DIRECTIONS
Reproduce the entries shown below only from the line with "fronts = []" down to the line with "for node in", keeping both end lines and copying each one exactly.

++++++++

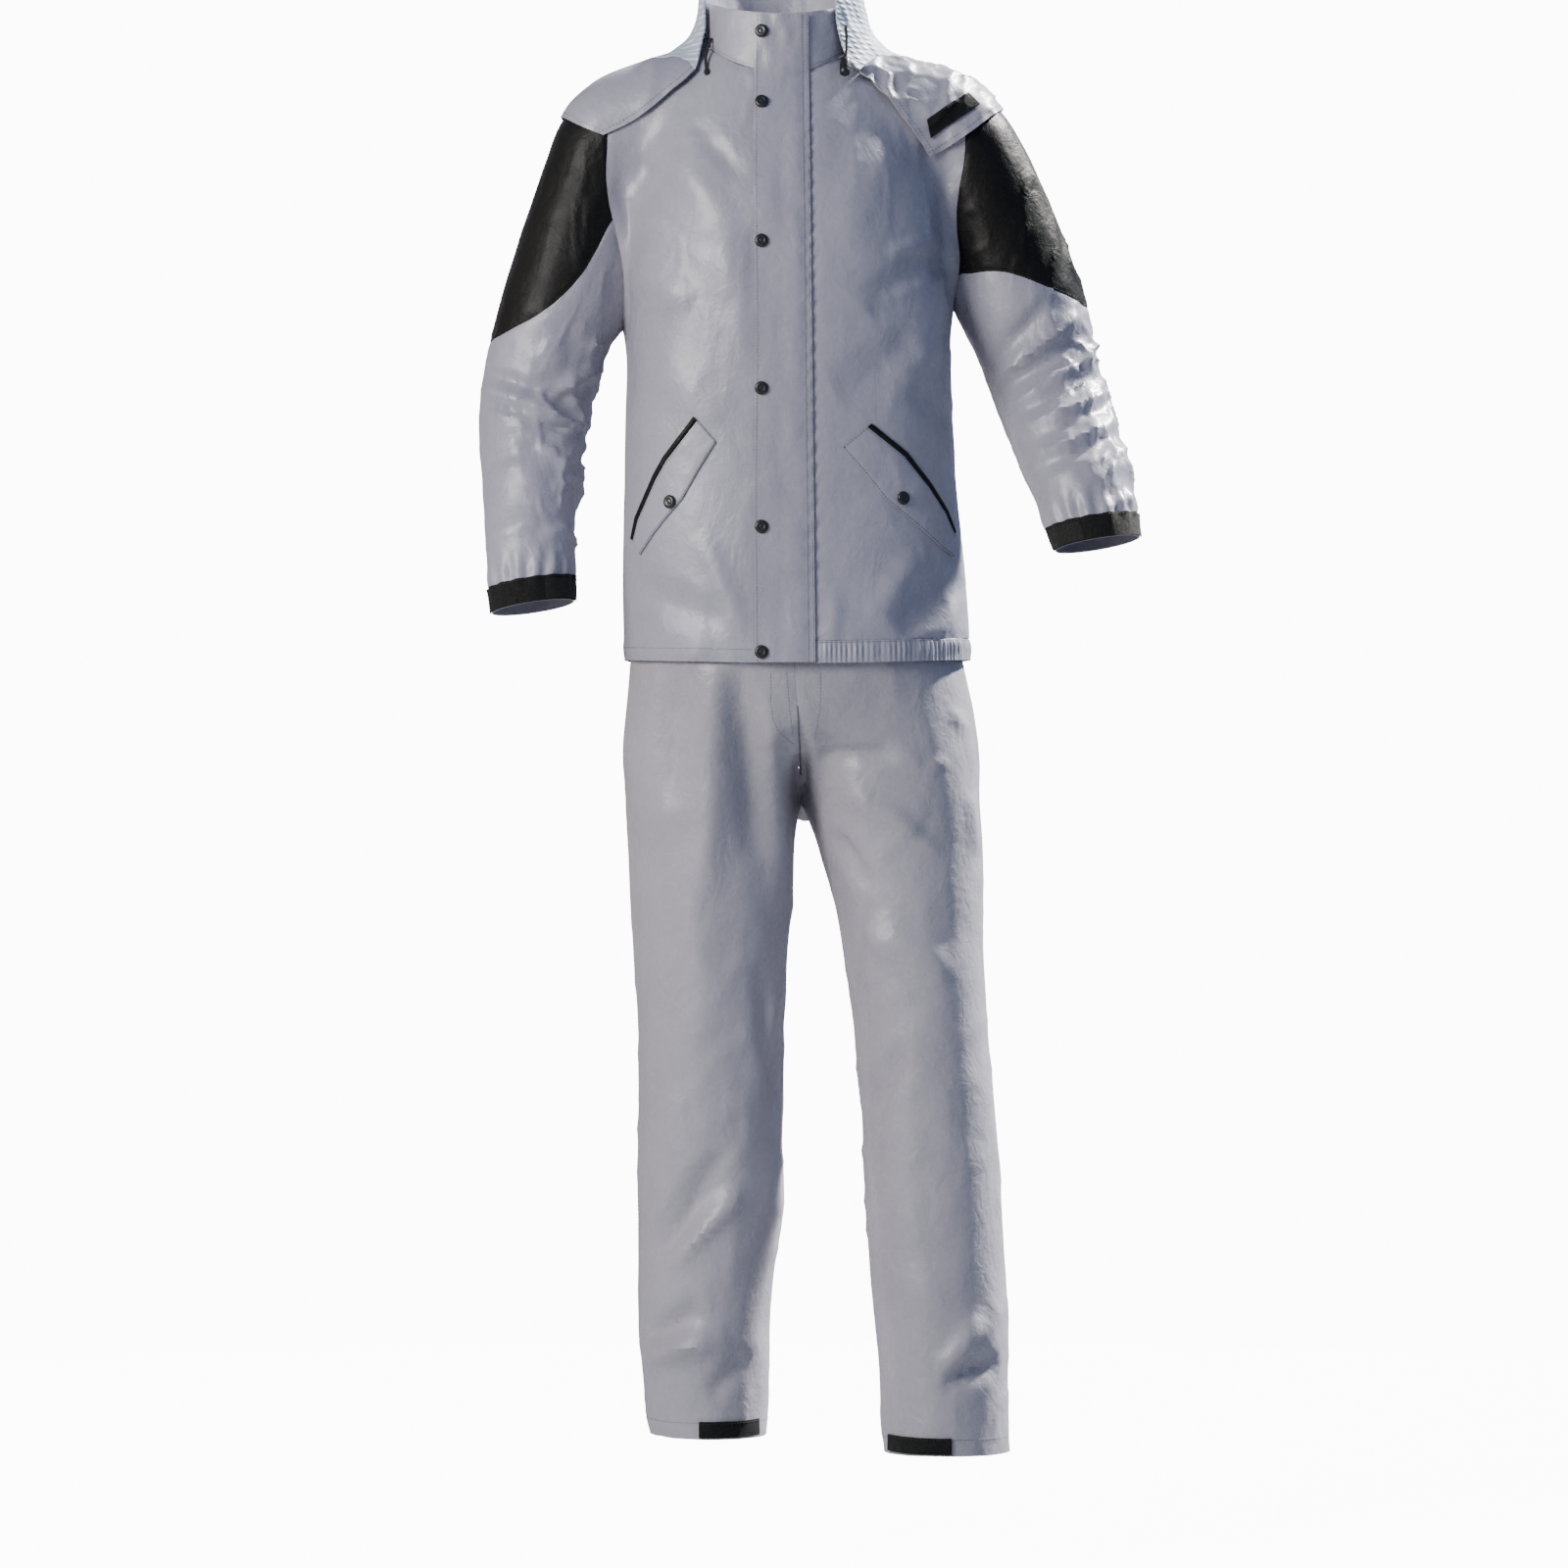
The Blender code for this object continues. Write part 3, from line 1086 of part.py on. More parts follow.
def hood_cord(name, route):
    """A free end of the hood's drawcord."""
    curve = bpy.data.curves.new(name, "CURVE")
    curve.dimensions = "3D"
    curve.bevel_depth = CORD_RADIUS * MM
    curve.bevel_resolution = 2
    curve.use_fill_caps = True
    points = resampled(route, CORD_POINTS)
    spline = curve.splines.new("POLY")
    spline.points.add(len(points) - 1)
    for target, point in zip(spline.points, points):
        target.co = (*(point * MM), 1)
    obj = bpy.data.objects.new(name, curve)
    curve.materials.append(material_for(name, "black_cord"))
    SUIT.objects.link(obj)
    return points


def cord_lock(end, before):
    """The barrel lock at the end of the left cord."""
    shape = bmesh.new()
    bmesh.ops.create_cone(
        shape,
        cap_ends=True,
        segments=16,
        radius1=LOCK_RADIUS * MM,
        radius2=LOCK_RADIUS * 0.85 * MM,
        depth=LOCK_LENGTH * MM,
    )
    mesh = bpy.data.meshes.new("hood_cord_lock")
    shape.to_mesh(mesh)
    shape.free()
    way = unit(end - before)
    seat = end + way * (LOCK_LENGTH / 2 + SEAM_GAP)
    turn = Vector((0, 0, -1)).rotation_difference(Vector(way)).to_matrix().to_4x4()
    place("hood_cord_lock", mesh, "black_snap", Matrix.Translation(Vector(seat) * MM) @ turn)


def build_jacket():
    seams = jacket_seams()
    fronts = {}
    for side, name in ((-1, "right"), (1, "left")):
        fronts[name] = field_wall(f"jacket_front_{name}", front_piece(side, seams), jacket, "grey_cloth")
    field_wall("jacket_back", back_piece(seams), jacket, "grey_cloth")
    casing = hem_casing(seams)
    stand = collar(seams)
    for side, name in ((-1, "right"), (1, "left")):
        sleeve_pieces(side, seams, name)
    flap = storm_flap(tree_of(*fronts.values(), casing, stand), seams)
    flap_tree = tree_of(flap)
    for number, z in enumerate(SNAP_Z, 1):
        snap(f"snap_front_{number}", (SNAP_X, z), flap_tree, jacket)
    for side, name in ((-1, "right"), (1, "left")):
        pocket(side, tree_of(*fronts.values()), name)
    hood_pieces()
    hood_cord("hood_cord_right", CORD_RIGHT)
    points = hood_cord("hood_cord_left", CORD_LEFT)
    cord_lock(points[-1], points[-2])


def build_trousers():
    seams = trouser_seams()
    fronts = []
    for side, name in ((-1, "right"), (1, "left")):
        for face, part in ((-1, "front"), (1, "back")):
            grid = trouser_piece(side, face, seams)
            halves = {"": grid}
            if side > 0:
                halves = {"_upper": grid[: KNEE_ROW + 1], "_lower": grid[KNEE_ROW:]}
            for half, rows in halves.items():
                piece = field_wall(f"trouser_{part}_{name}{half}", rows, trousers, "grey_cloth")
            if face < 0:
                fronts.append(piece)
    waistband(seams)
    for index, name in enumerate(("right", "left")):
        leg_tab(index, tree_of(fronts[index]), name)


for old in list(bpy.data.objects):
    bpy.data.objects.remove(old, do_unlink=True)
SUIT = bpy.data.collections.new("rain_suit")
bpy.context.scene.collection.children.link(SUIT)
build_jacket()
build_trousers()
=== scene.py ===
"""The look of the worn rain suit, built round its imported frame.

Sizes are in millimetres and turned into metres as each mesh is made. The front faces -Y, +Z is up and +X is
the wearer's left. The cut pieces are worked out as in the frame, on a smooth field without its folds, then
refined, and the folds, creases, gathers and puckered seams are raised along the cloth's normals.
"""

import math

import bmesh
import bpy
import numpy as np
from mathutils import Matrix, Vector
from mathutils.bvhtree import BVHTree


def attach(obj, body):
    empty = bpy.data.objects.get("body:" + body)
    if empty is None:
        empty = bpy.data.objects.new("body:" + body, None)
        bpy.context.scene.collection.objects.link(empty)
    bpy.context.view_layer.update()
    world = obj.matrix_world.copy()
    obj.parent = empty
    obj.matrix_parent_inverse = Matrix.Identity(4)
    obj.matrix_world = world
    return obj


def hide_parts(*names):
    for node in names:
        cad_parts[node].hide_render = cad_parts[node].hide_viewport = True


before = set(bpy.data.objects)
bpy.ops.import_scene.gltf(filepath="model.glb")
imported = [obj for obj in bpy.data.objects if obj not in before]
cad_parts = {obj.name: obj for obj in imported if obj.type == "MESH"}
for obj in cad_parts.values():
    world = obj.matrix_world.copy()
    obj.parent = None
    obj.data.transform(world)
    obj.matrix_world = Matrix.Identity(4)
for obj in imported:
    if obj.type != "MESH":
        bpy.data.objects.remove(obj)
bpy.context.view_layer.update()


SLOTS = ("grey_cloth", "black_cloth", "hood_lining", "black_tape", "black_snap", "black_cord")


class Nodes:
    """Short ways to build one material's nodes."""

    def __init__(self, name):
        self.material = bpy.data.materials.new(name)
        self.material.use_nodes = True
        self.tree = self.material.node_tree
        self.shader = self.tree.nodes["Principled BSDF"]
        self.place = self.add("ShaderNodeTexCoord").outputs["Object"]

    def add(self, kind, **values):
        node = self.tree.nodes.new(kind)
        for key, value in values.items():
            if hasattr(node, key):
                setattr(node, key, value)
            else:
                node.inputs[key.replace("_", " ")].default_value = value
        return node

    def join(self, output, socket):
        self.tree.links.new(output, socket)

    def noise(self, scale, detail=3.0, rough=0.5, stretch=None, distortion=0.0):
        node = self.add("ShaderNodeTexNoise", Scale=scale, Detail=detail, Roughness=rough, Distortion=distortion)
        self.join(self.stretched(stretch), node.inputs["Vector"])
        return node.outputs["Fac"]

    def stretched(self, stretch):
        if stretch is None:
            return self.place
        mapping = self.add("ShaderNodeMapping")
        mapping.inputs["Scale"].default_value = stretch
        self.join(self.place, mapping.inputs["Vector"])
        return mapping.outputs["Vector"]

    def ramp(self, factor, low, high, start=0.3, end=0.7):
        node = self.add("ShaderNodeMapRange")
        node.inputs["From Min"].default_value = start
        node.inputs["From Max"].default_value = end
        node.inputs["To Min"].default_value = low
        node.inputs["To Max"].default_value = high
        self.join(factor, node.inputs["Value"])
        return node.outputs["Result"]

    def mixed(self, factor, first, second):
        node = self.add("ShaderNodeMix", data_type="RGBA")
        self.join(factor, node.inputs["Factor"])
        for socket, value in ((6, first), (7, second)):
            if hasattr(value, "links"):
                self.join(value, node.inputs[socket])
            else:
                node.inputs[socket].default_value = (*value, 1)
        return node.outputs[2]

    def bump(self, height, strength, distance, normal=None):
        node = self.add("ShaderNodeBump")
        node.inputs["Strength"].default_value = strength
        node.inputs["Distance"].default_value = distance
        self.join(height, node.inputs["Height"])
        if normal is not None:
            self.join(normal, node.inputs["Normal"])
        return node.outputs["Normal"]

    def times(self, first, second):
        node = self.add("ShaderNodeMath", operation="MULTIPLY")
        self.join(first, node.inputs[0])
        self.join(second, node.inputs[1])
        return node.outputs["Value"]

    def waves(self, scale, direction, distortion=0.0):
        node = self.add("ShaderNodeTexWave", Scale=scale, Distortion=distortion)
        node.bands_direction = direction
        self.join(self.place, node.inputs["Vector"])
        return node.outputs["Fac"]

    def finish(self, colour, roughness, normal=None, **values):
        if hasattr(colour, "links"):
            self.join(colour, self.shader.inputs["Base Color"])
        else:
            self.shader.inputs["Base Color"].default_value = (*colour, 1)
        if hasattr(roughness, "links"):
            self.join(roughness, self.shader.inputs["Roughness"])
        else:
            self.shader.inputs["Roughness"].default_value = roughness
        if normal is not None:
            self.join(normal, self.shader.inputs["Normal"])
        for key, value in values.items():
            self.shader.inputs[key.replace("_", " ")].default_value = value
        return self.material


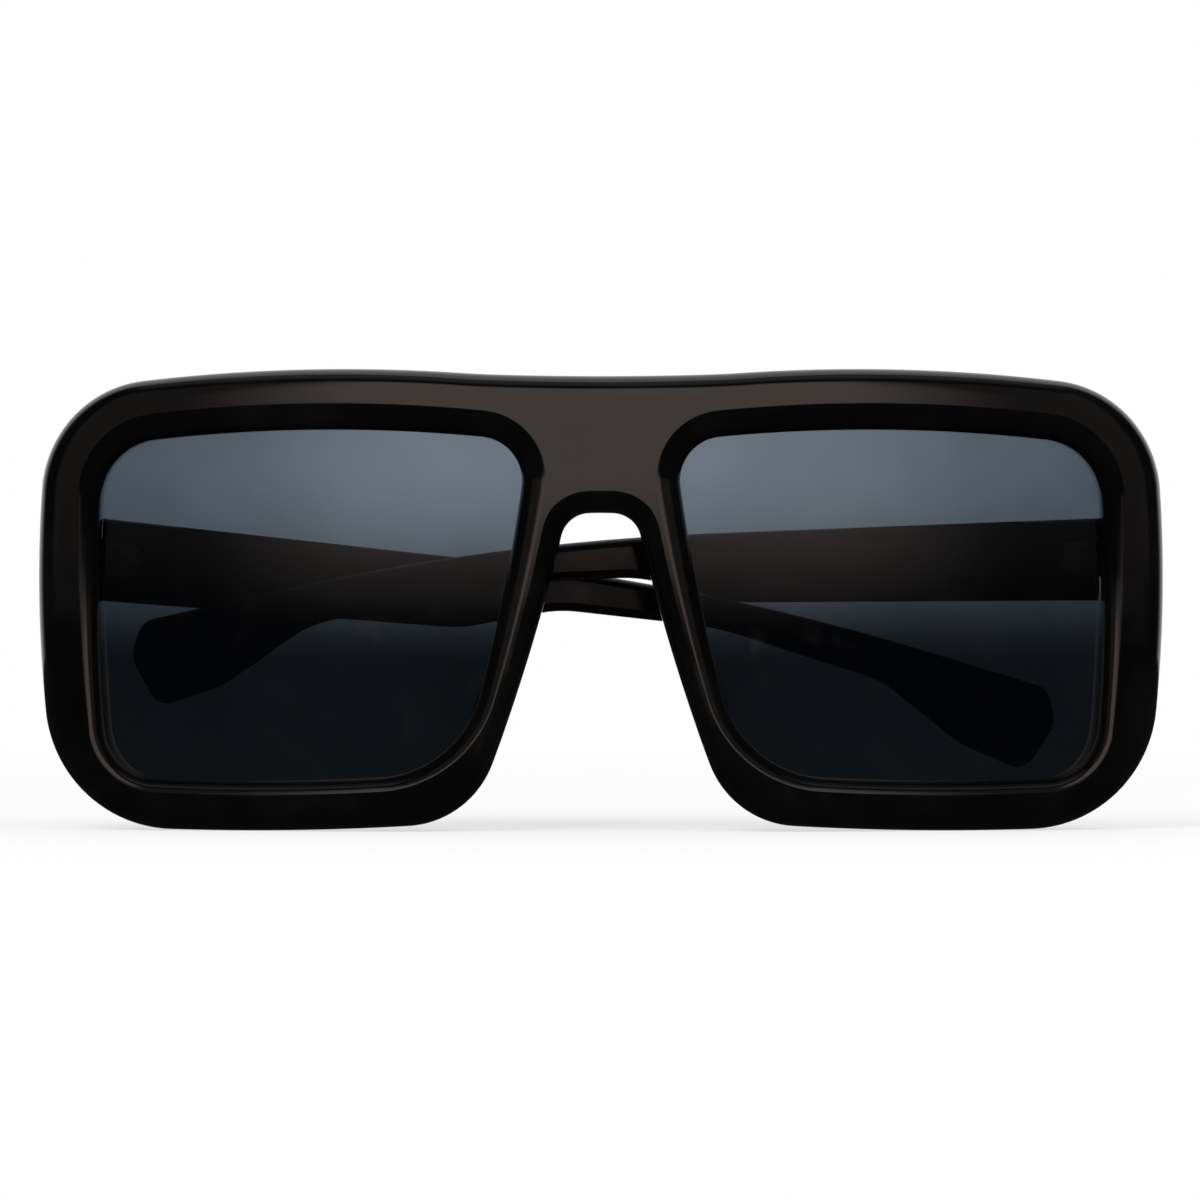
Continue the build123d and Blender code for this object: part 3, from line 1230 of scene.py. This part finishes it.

++++++++

TASK RESULT
    fronts = []
    for side, name in ((-1, "right"), (1, "left")):
        for face, part in ((-1, "front"), (1, "back")):
            grid = trouser_piece(side, face, seams)
            halves = {"": grid}
            if side > 0:
                halves = {"_upper": grid[: KNEE_ROW + 1], "_lower": grid[KNEE_ROW:]}
            for half, rows in halves.items():
                piece = field_wall(f"trouser_{part}_{name}{half}", rows, trousers, "grey_cloth")
            if face < 0:
                fronts.append(piece)
    waistband(seams)
    for index, name in enumerate(("right", "left")):
        leg_tab(index, tree_of(fronts[index]), name)


for old in list(bpy.data.objects):
    bpy.data.objects.remove(old, do_unlink=True)
SUIT = bpy.data.collections.new("rain_suit")
bpy.context.scene.collection.children.link(SUIT)
build_jacket()
build_trousers()
=== scene.py ===
"""The look of the worn rain suit, built round its imported frame.

Sizes are in millimetres and turned into metres as each mesh is made. The front faces -Y, +Z is up and +X is
the wearer's left. The cut pieces are worked out as in the frame, on a smooth field without its folds, then
refined, and the folds, creases, gathers and puckered seams are raised along the cloth's normals.
"""

import math

import bmesh
import bpy
import numpy as np
from mathutils import Matrix, Vector
from mathutils.bvhtree import BVHTree


def attach(obj, body):
    empty = bpy.data.objects.get("body:" + body)
    if empty is None:
        empty = bpy.data.objects.new("body:" + body, None)
        bpy.context.scene.collection.objects.link(empty)
    bpy.context.view_layer.update()
    world = obj.matrix_world.copy()
    obj.parent = empty
    obj.matrix_parent_inverse = Matrix.Identity(4)
    obj.matrix_world = world
    return obj


def hide_parts(*names):
    for node in names:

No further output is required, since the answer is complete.